Princeton E-ffiliates Partnership offers corporations an opportunity to engage in big-picture thinking and pursue transformational innovations on campus. Through E-ffiliates, corporate members have provided $9.5 million in cumulative funding for research projects, supported 70 faculty, researchers, and students, and facilitated 44 collaborations across the University.
Staving off rogue appliances
The idea of an army of dishwashers and clothes dryers massing to take down the power grid seems surprising, but it could be a real threat in the future. In the hands of sophisticated hackers, new smart appliances, which are all connected to the internet and the grid, offer ways to manipulate power demand on a massive scale.

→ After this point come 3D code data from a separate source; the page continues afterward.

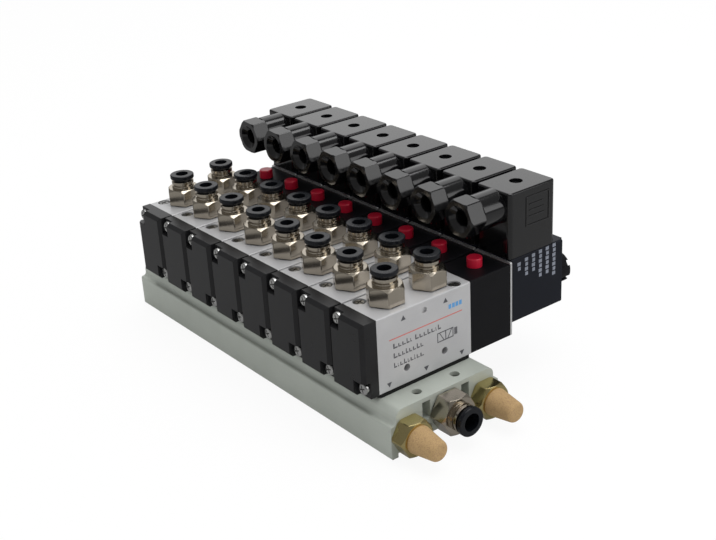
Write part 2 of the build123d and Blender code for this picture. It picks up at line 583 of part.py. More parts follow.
def fitting_body(size):
    """Push-in fitting along Z with its seat at z = 0 and its threaded stub below."""
    hex_top = FITTING_SEAL + size.hex_length
    body = Pos(0, 0, FITTING_SEAL) * hex_prism(size.hex_size, size.hex_length, FITTING_CHAMFER)
    body += rod_z(size.hex_size / 2 - FITTING_SEAL, 0, FITTING_SEAL)
    body += rod_z(size.neck_radius, hex_top, neck_top(size))
    z0 = hex_top + (FITTING_NECK_LENGTH - FITTING_GROOVE_WIDTH) / 2
    z1 = z0 + FITTING_GROOVE_WIDTH
    body -= rod_z(size.neck_radius + 1, z0, z1) - rod_z(size.neck_radius - FITTING_GROOVE, z0, z1)
    body += rod_z(size.stub_radius, -FITTING_STUB_LENGTH, 0)
    body -= rod_z(size.tube_radius + COLLAR_WALL + FIT, collar_foot(size) - COLLAR_TRAVEL - EDGE, neck_top(size))
    body -= rod_z(size.tube_radius, FITTING_FLOOR, neck_top(size))
    return body - rod_z(size.tube_radius - FITTING_FLOOR, -FITTING_STUB_LENGTH, neck_top(size))


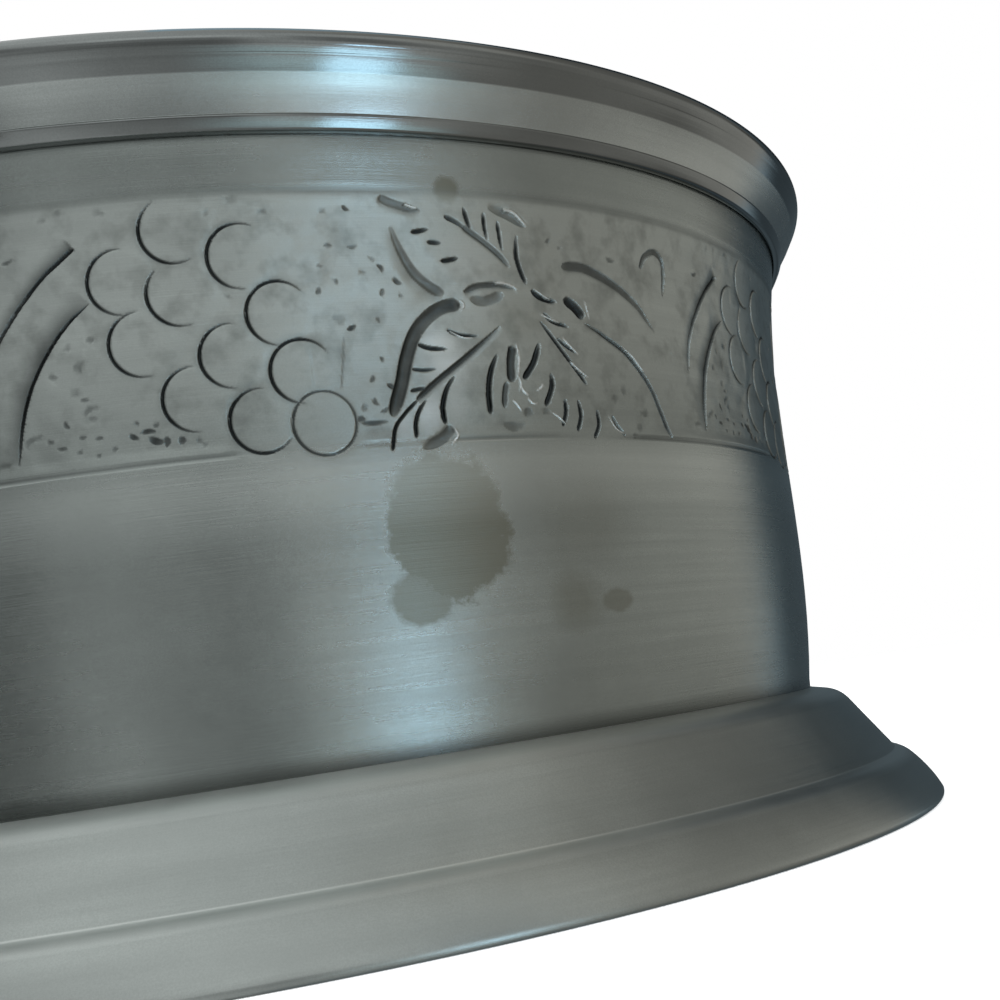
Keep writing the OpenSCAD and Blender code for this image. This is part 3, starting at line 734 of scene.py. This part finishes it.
def pewter(name, colour, roughness, brush=1.0, stretch=0.85, chased=False, bands=(), painted_light_bands=()):
    """Satin pewter with fine turning lines and soft clouding.

    Bands are heights in millimetres between which the metal is burnished, darker and smoother. Between the
    heights of the last argument the colour is lightened: painted light over the dark that the metal mirrors.
    """
    material = bpy.data.materials.new(name)
    n = Nodes(material)
    place, azimuth, radius, z = round_coordinates(n)
    height = n.times(z, 1000.0)
    across = n.times(n.plus(z, n.times(radius, 0.7)), 1000.0)
    lines = n.combine(n.times(azimuth, 5.0), n.times(across, 5.5), 0.0)
    streaks = n.combine(n.times(azimuth, 1.5), n.times(across, 1.1), 3.0)
    fine, broad = n.noise(lines, 1.0, 4.0, 0.7), n.noise(streaks, 1.0, 3.0, 0.6)
    cloud, grain = n.noise(place, 90.0, 4.0, 0.6), n.noise(place, 8500.0, 2.0, 0.7)
    tint = n.mix(n.remap(cloud, 0.3, 0.7), shade(colour, 0.85), shade(colour, 1.12))
    tint = n.mix(n.remap(fine, 0.3, 0.7, 0.0, 0.2), tint, shade(colour, 0.85))
    tint = n.mix(n.remap(broad, 0.35, 0.65, 0.0, 0.35), tint, shade(colour, 0.78))
    tint = n.mix(n.remap(grain, 0.35, 0.65, 0.0, 0.42), tint, shade(colour, 0.72))
    rough = n.remap(cloud, 0.3, 0.7, roughness - 0.03, roughness + 0.03)
    rough = n.plus(rough, n.remap(broad, 0.3, 0.7, -0.02, 0.03))
    for low, high in bands:
        inside = n.between(height, low - 0.05, low + 0.05, high - 0.05, high + 0.05)
        tint = n.mix(n.times(inside, 0.5), tint, BURNISHED)
        rough = n.math("SUBTRACT", rough, n.times(inside, roughness * 0.7))
    # Painted light: a lighter colour between these heights
    for low, high in painted_light_bands:
        inside = n.between(height, low - 0.6, low, high, high + 0.1)
        tint = n.mix(n.times(inside, 0.6), tint, FOOT_PAINTED_LIGHT)
    if chased:
        tint, rough = chased_marks(n, place, azimuth, height, colour, tint, rough)
    tangent = n.new("ShaderNodeTangent", direction_type="RADIAL", axis="Z")
    metal = {
        "Metallic": 1.0, "Anisotropic": stretch, "Anisotropic Rotation": 0.25, "Tangent": tangent.outputs[0]}
    n.metal_or_cloth(tint, rough, n.plus(fine, n.times(grain, 0.2)), 0.3 * brush, 0.00006, metal)
    return material


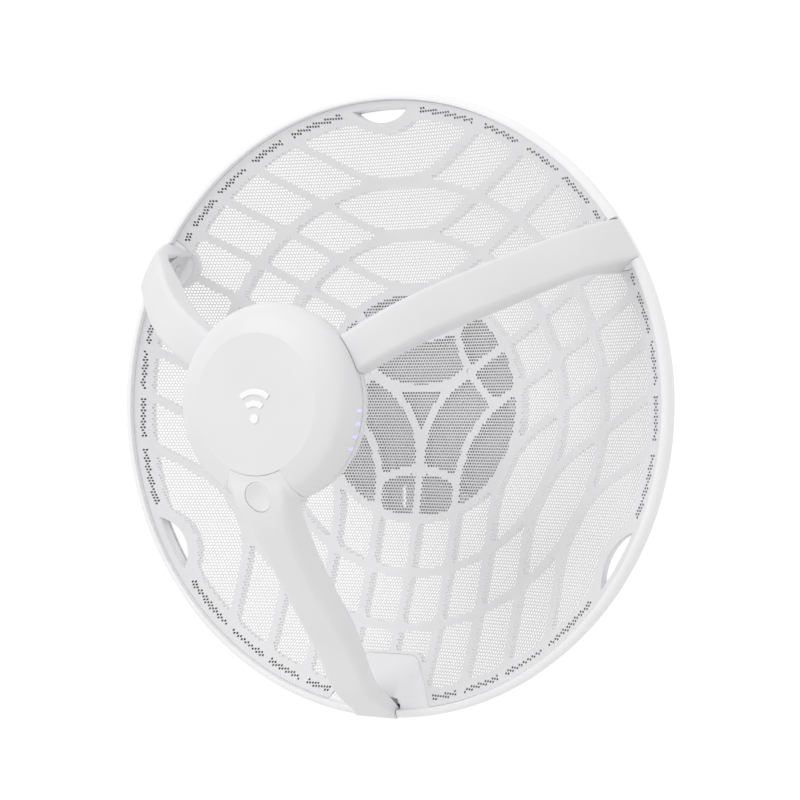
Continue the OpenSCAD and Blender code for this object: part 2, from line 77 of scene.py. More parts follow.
def turned(points, degrees):
    """Points turned about the dish's axis."""
    a = math.radians(degrees)
    p = np.asarray(points, float)
    x = p[:, 0] * math.cos(a) - p[:, 1] * math.sin(a)
    y = p[:, 0] * math.sin(a) + p[:, 1] * math.cos(a)
    return np.stack([x, y, p[:, 2]], axis=1)


def smooth_path(knots, n):
    """Catmull-Rom through given points, n steps a span."""
    k = [np.array(q, float) for q in knots]
    k = [2 * k[0] - k[1]] + k + [2 * k[-1] - k[-2]]
    out = []
    for a, b, c, d in zip(k, k[1:], k[2:], k[3:]):
        for i in range(n):
            t = i / n
            out.append(0.5 * (2 * b + (c - a) * t + (2 * a - 5 * b + 4 * c - d) * t * t
                              + (3 * b - a - 3 * c + d) * t ** 3))
    out.append(k[-2])
    return np.array(out)


# ---- Materials ----

def new_material(name):
    m = bpy.data.materials.new(name)
    m.use_nodes = True
    m.node_tree.nodes.clear()
    out = m.node_tree.nodes.new("ShaderNodeOutputMaterial")
    shader = m.node_tree.nodes.new("ShaderNodeBsdfPrincipled")
    m.node_tree.links.new(shader.outputs["BSDF"], out.inputs["Surface"])
    return m, m.node_tree, shader


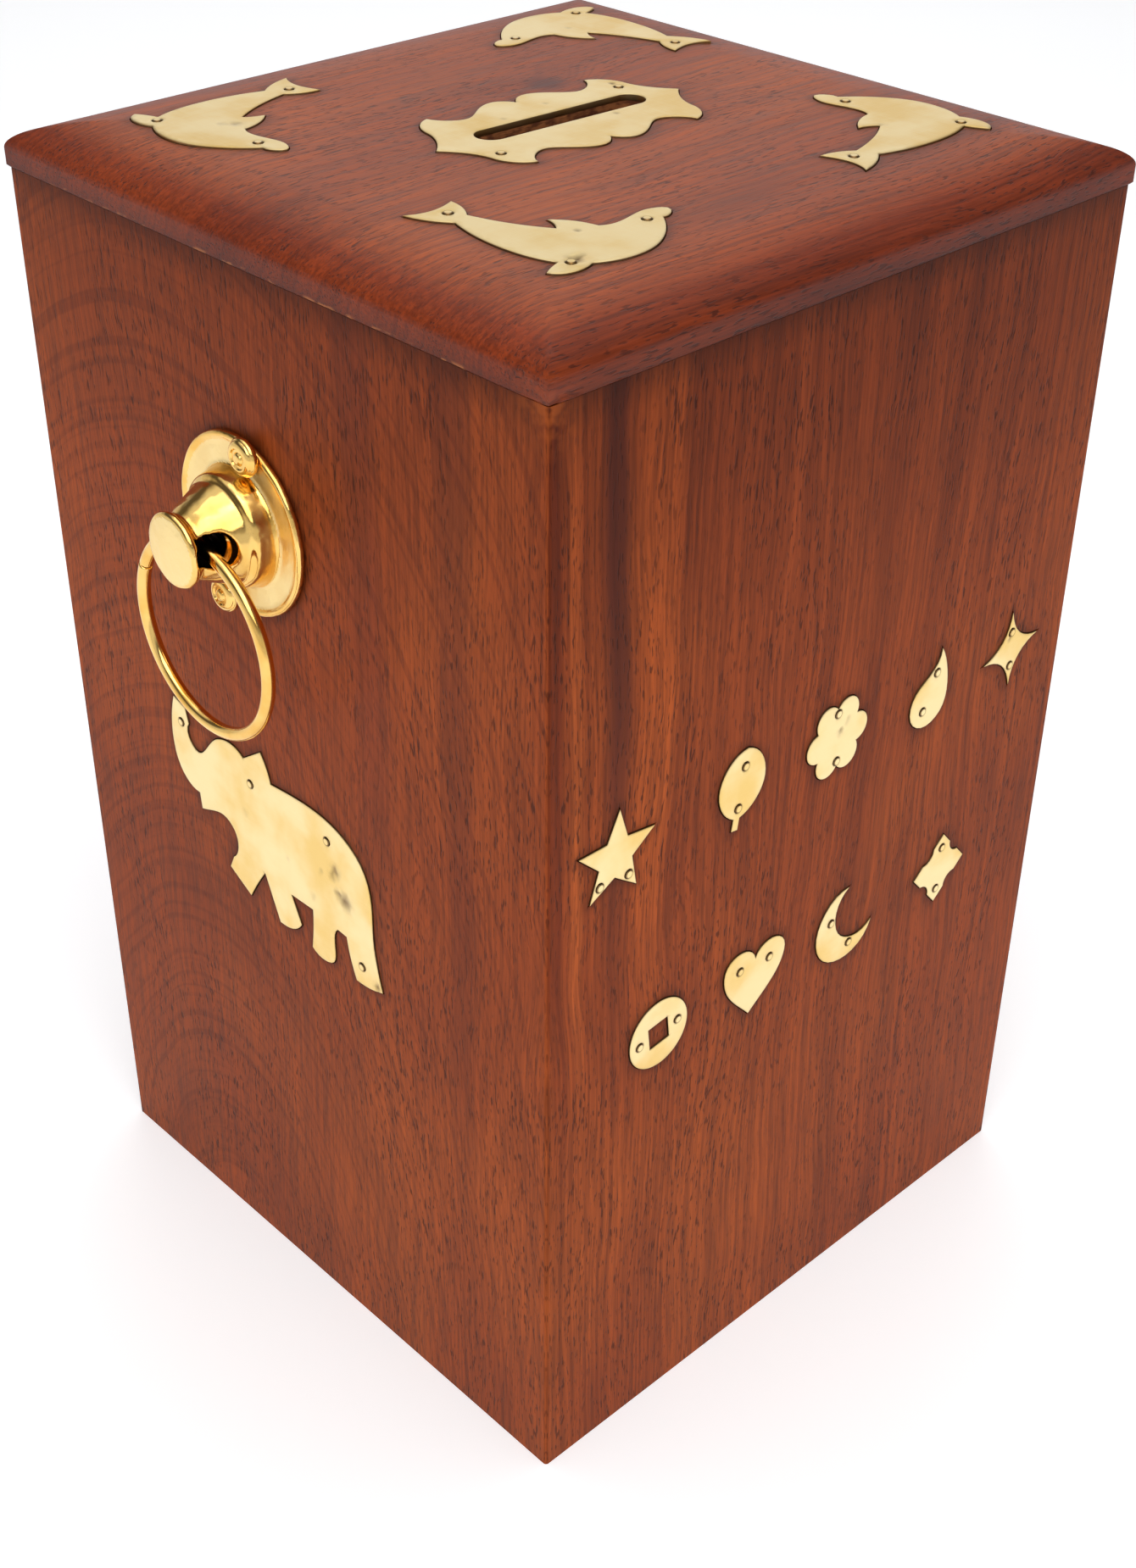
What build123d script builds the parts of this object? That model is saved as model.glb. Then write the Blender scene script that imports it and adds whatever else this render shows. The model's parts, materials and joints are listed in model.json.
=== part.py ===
"""A wooden money box: four mitred walls, a crowned lid with a coin slot, a screwed base,
brass inlays let into the wood, and a hinged brass ring pull on each side.

Millimetres. +Z is up and the origin is the centre of the bottom. The inlaid front faces -Y.
Every face has its own flat frame: local x runs along the face, local y up it, local z out of it.
"""
import os
from math import cos, radians, sin

from build123d import *

os.makedirs("parts", exist_ok=True)

# Driving dimensions of the wooden box
BODY_SIDE = 124.4
WALL_THICKNESS = 8.0
WALL_HEIGHT = 200.0
ARRIS_RADIUS = 0.7
LID_SIDE = 125.0
LID_EDGE = 3.0
CROWN_INSET = 16.0
CROWN_RISE = 4.7
LID_ARRIS = 0.35

BASE_THICKNESS = 6.0
BASE_RECESS = 2.0
BASE_GAP = 0.3
BLOCK_LEG = 16.0
BLOCK_HEIGHT = 14.0
SCREW_INSET = 5.5
SCREW_RADIUS = 1.4
SCREW_HEAD_RADIUS = 2.9
SCREW_LENGTH = 16.0
SCREW_POINT = 2.0
SCREW_CROSS = (3.4, 0.7)
SCREW_CROSS_DEPTH = 1.2

# Coin slot, turned a little out of square as on a hand-made lid
SLOT_LENGTH = 34.0
SLOT_WIDTH = 5.4
SLOT_CENTRE = (2.25, 3.7)
SLOT_TURN = -2.4
PLATE_CENTRE = (1.55, 2.85)

# Brass inlays. A cut starts this far above the face it is made in.
CUT_LEAD = 1.0
INLAY_THICKNESS = 1.1
POCKET_DEPTH = 0.8
POCKET_GAP = 0.2
PIN_RADIUS = 0.75
PIN_EYE = 0.12
PIN_LENGTH = 5.0
PIN_PROUD = 0.12
FACETS_PER_POINT = 4

# Ring pulls, in each side's own frame
PULL_CENTRE = (-5.4, 158.7)
FLANGE_RADIUS = 15.0
NAIL_CIRCLE = 13.6
RIM_HEIGHT = 1.4
NAIL_LEAN = 17.0
NAIL_RADIUS = 0.9
NAIL_EYE = 0.1
NAIL_HEAD_RADIUS = 3.1
NAIL_HEAD_SEAT = 1.45
NAIL_HEAD_TOP = 3.5
NAIL_DEPTH = 6.5
NAIL_POINT = 1.0
BOSS_HEIGHT = 14.1
HINGE_STANDOFF = 9.8
HINGE_LIFT = 0.6
HINGE_HOLE_RADIUS = 2.7
HINGE_HOLE_LENGTH = 9.8
HINGE_MOUTH_RADIUS = 3.3
RING_RADIUS = 16.1
RING_WIRE_RADIUS = 1.1
RING_SHIFT = 0.8
RING_SAG = 0.35
RING_GAP_ANGLE = 0.9
RING_GAP_TURN = 64.5
RING_END_EASE = 0.33

BODY_HALF = BODY_SIDE / 2
INNER_HALF = BODY_HALF - WALL_THICKNESS
LID_HALF = LID_SIDE / 2
LID_TOP = WALL_HEIGHT + LID_EDGE + CROWN_RISE
BASE_TOP = BASE_RECESS + BASE_THICKNESS
FLAT_HALF = LID_HALF - CROWN_INSET

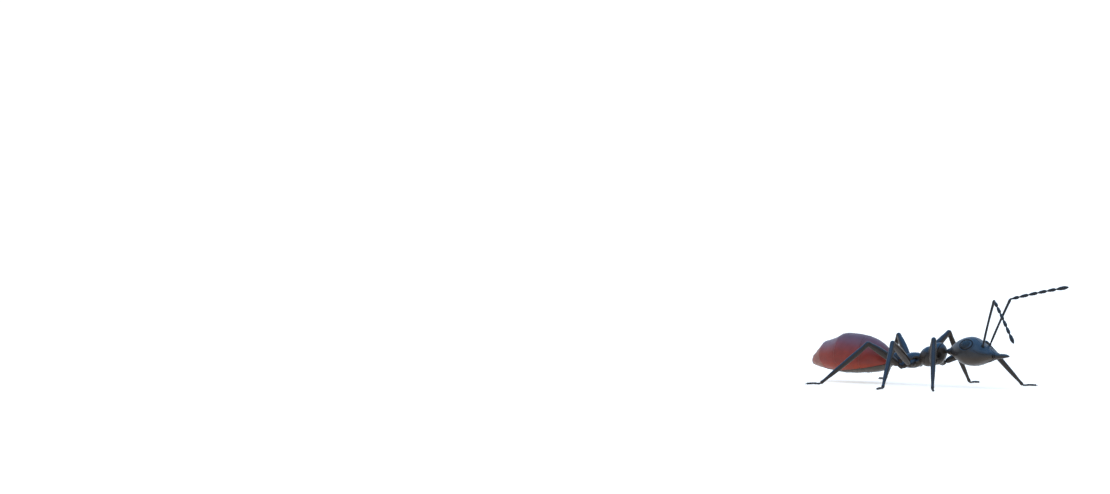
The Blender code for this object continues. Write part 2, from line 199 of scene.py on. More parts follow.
def ripple(points, size, seed):
    """A smooth, uneven swell from -1 to 1, with waves about as long as size."""
    dice = np.random.default_rng(seed)
    total = np.zeros(points.shape[:-1])
    for _ in range(7):
        way = dice.normal(size=3)
        way *= 2 * math.pi / (size * np.linalg.norm(way)) * dice.uniform(0.6, 1.5)
        total += np.sin(points @ way + dice.uniform(0, 2 * math.pi))
    return total / 3


def folded_in(rings, at_front=(), at_back=()):
    """Adds rings that turn an end inward: each is a share of the end's own size, set in along Y."""
    def copies(ring, steps):
        middle = ring.mean(axis=0)
        return [middle + (ring - middle) * share + (0, shift, 0) for share, shift in steps]
    return np.array(copies(rings[0], at_front)[::-1] + list(rings) + copies(rings[-1], at_back))


def add_mesh(name, points, faces, finish):
    """A smooth mesh on the ant, from points in millimetres."""
    mesh = bpy.data.meshes.new(name)
    mesh.from_pydata((points * MM).tolist(), [], faces)
    mesh.shade_smooth()
    mesh.materials.append(finish)
    piece = bpy.data.objects.new(name, mesh)
    piece.location = ANT_ORIGIN
    bpy.context.scene.collection.objects.link(piece)
    return piece


def fit_piece(piece, slot, *nodes):
    """Fixes a piece to the ant in place of the solids that it stands for."""
    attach(piece, "root")
    if nodes:
        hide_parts(*nodes)


def build(name, slot, nodes, ring_sets, finish, painted_shades=None, capped=True):
    """A piece from stacks of rings, closed at both ends if capped, with how much painted shade darkens
    each point.
    """
    points, faces, marks, base = [], [], [], 0
    for index, rings in enumerate(ring_sets):
        count, sides = rings.shape[:2]
        ids = base + np.arange(count * sides).reshape(count, sides)
        following = np.roll(ids, -1, axis=1)
        quads = np.stack([ids[:-1], following[:-1], following[1:], ids[1:]], axis=-1).reshape(-1, 4)
        first = np.full(sides, base + count * sides)
        near_end = np.stack([following[0], ids[0], first], axis=-1)
        far_end = np.stack([ids[-1], following[-1], first + 1], axis=-1)
        points.append(np.concatenate([rings.reshape(-1, 3), rings[[0, -1]].mean(axis=1)]))
        corners = np.moveaxis(points[-1][quads - base], 1, 0)
        volume = (corners[0] * np.cross(corners[2], corners[3] - corners[1])).sum()
        turned = slice(None, None, -1) if volume < 0 else slice(None)
        for block in (quads, near_end, far_end) if capped else (quads,):
            faces += block[:, turned].tolist()
        painted_shade = np.zeros((count, sides)) if painted_shades is None else painted_shades[index]
        marks += [painted_shade.ravel(), [painted_shade[0].mean(), painted_shade[-1].mean()]]
        base += len(points[-1])
    piece = add_mesh(name, np.concatenate(points), faces, finish)
    # Each point's painted shade, which darkens the finish and dulls its sheen there.
    painted_shade_layer = piece.data.attributes.new("painted_shade", "FLOAT", "POINT")
    painted_shade_layer.data.foreach_set("value", np.concatenate(marks).astype(np.float32))
    fit_piece(piece, slot, *nodes)


def plug(tree, node, sockets):
    """Sets each of a node's sockets to a value, or joins it to another node's output."""
    for name, given in sockets.items():
        if isinstance(given, bpy.types.NodeSocket):
            tree.links.new(given, node.inputs[name])
        else:
            node.inputs[name].default_value = given


def add_node(tree, kind, sockets, **settings):
    node = tree.nodes.new(kind)
    for name, value in settings.items():
        setattr(node, name, value)
    plug(tree, node, sockets)
    return node


def new_finish(name):
    """An empty finish, with its shader and its coordinates in millimetres."""
    finish = bpy.data.materials.new(name)
    finish.use_nodes = True
    tree = finish.node_tree
    place = tree.nodes.new("ShaderNodeTexCoord").outputs["Object"]
    to_mm = add_node(tree, "ShaderNodeVectorMath", {0: place, "Scale": 1 / MM}, operation="SCALE")
    return finish, tree, tree.nodes["Principled BSDF"], to_mm.outputs[0]


def spread_noise(tree, place, per_mm, detail, low, high):
    """A soft uneven value between low and high, with so many lumps to a millimetre."""
    noise = add_node(tree, "ShaderNodeTexNoise", {"Scale": per_mm, "Detail": detail, "Vector": place})
    spread = {"Value": noise.outputs["Fac"], "From Min": NOISE_LOW, "From Max": NOISE_HIGH}
    spread |= {"To Min": low, "To Max": high}
    return add_node(tree, "ShaderNodeMapRange", spread).outputs["Result"]


def blend_colours(tree, kind, share, first, second):
    """Mixes two colours. Each of share, first and second is a value or another node's output."""
    sockets = {0: share, 6: first, 7: second}
    return add_node(tree, "ShaderNodeMix", sockets, data_type="RGBA", blend_type=kind).outputs[2]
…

E-ffiliates is supporting research that aims to address a future where water heaters, air conditioners, and other high-wattage devices are vulnerable to unpredictable attacks that shut off or turn on the appliances, which can create large unexpected changes in power demand and cause massive blackouts. The researchers seek to develop systems and algorithms that can inform grid operations to minimize the impacts from such breaches and prevent serious disruptions in power delivery. Today, grid operators plan for and effectively manage expected upticks or drops in electricity demand, but significant unexpected ones, like those that can come from a coordinated hack of hundreds of thousands of home appliances within a geographic area, can lead to power interruptions as the grid responds to these changes. The project is led by Prateek Mittal, associate professor of electrical engineering, in collaboration with Vincent Poor, interim dean of the School of Engineering and Applied Science and the Michael Henry Strater University Professor of Electrical Engineering. The team will outline best practices for grid operators, for example, by identifying the maximum amount of electricity that should flow through power lines. While the initial research is geared toward entities that manage the grid, the investigators said the research can also help companies that design smart devices to incorporate changes that safeguard against these attacks and recognize and respond to uncommon patterns of use.
“This may not be an issue today, but as more smart appliances are installed in kitchens and bedrooms, and ‘smart homes’ become the norm, we need to ensure these appliances do not become entry points for bad actors and that the grid is robust enough to mitigate against possible attacks,” said Mittal.